_THE REQUEST:_ Tell how many lines have the string "right" in them, and write nothing besides the number.

-- begin DATA SEGMENT --

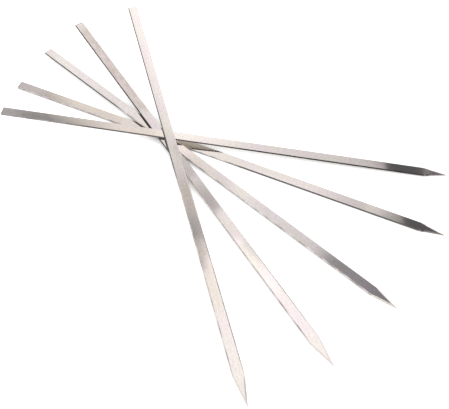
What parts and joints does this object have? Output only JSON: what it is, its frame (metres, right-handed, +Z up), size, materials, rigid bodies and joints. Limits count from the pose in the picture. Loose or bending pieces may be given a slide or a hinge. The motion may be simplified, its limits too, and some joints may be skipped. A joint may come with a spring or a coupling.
{
  "type": "kebab skewer",
  "caption": "Flat stainless steel kebab skewers with a blunt grip end and a ground V point, lying in a loose fan.",
  "frame": {"origin": "on the table, under the middle of the fan's bounding box", "axes": "+Z up from the table, +X to the picture's right, +Y away from the camera"},
  "size_m": [0.4496, 0.4222, 0.0188],
  "materials": {
    "stainless_steel": "satin, brushed along the length"
  },
  "bodies": {
    "bottom": {"bottom_skewer": "stainless_steel"},
    "second": {"second_skewer": "stainless_steel"},
    "middle": {"middle_skewer": "stainless_steel"},
    "fourth": {"fourth_skewer": "stainless_steel"},
    "top": {"top_skewer": "stainless_steel"}
  },
  "joints": [
    {"name": "second_lift", "type": "slide", "parent": "bottom", "child": "second", "axis": [0, 0, 1], "range_m": [0, 0.06]},
    {"name": "middle_lift", "type": "slide", "parent": "second", "child": "middle", "axis": [0, 0, 1], "range_m": [0, 0.06]},
    {"name": "fourth_lift", "type": "slide", "parent": "middle", "child": "fourth", "axis": [0, 0, 1], "range_m": [0, 0.06]},
    {"name": "top_lift", "type": "slide", "parent": "fourth", "child": "top", "axis": [0, 0, 1], "range_m": [0, 0.06]}
  ]
}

-- end DATA SEGMENT --

_OUTPUT FOR THIS EXERCISE:_ 2